Photo: Simon Dawson/Bloomberg/Getty Images

Nokia launched a US $100 million venture fund today to invest in companies working on connected car technology. Nokia, which sold its mobile phone unit to Microsoft last week, is already a major presence in the car navigation sector. It provides four out of five car navigation systems, reports Bloomberg. Nokia's investment arm, Nokia Growth Partners, already manages other early-stage technology companies with a combined value of around US $600 million, according to the company's press release.

Connected cars is a catch-all industry term for cars that connect to the Internet. Some do it through their own hardware, while others allow their cars to interact with driver or passenger devices via Bluetooth or cables. Google and Apple, the biggest mobile software makers, both have car software or hardware offerings, reports the BBC.

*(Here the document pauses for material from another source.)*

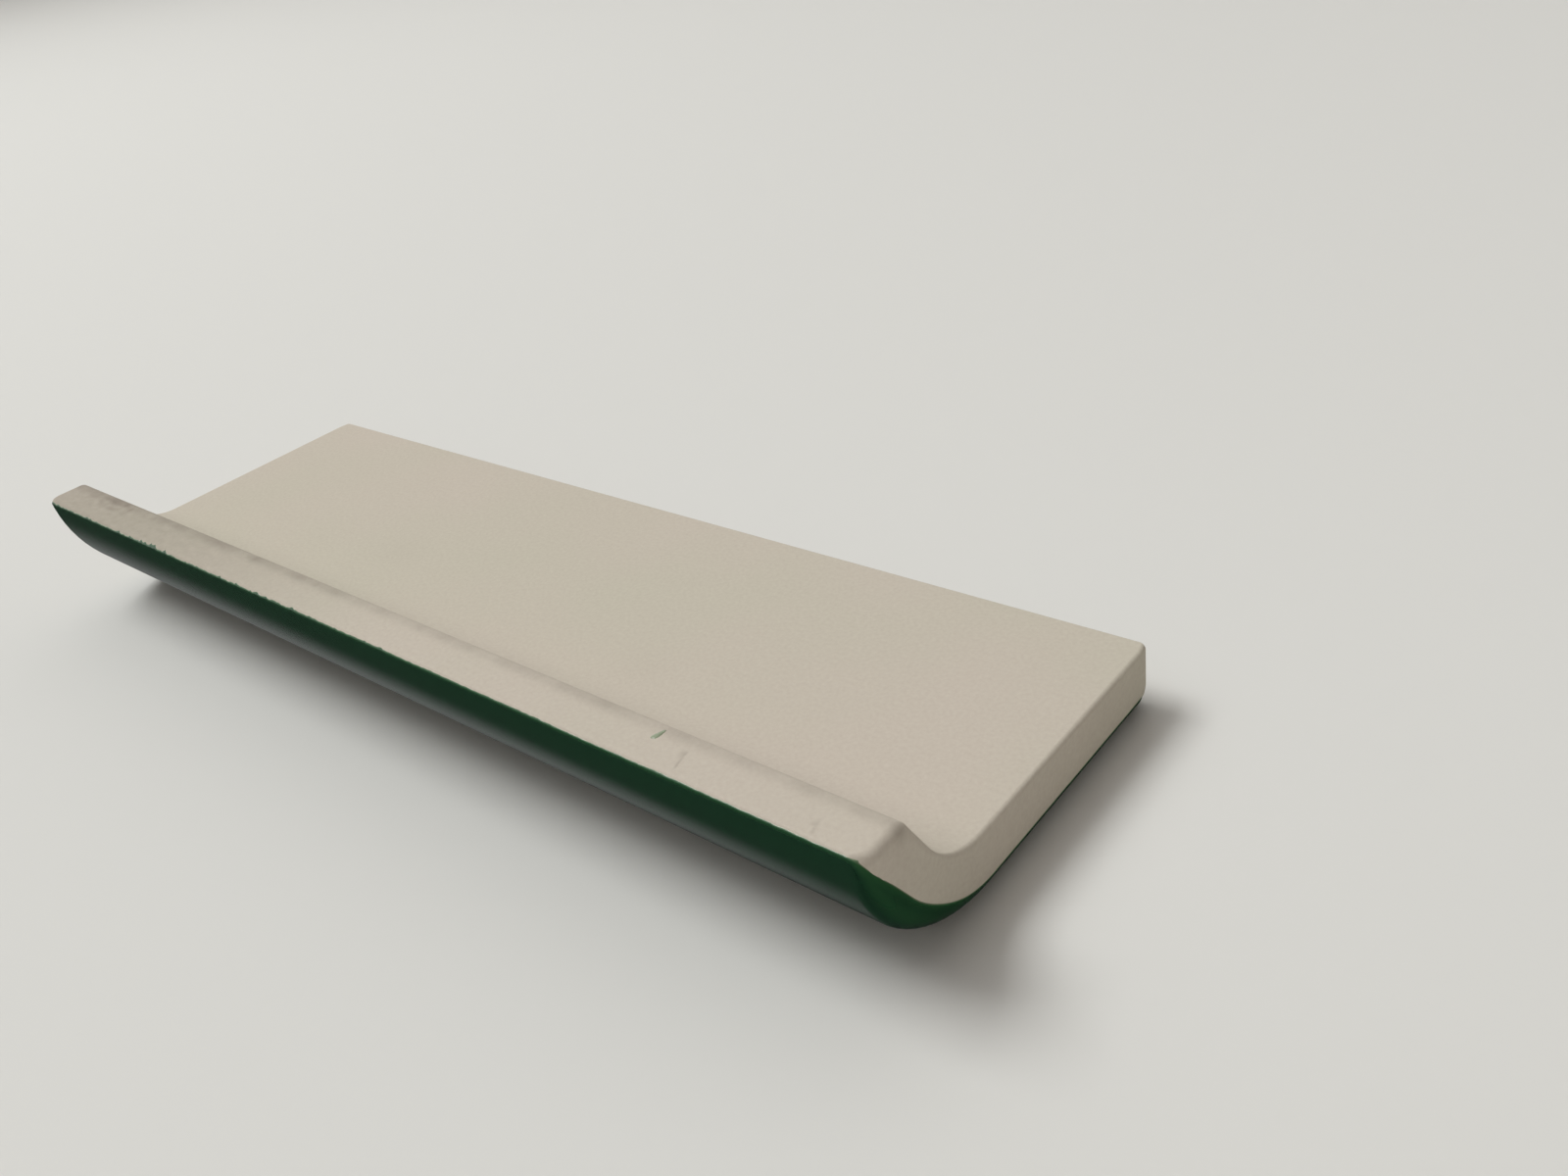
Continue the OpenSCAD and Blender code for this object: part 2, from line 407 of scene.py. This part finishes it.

The next step will be for cars to talk not just to the Internet, but to nearby cars for improved coordination. Cars can already combine multiple sources of sensor data to detect and respond to traffic conditions, for example (See "Adaptive Cruise Control and Traffic-Jam Assistants," part of this month's IEEE Spectrum special report on self-driving cars). Passing such information to nearby cars, called Vehicle-to-Vehicle or V2V technology, could help prevent accidents or improve the flow of traffic. U.S. regulators will soon announce draft rules for that kind of technology.

Car manufacturers and third-party suppliers are both competing and cooperating to establish those standards. That will enable them all to move forward, and faster, to feed consumers' appetite for data in their cars. "Vehicles are becoming a new platform for technology adoption very similar to phones or tablets," said Paul Asel, a partner at Nokia Growth Partners, in Nokia's statement.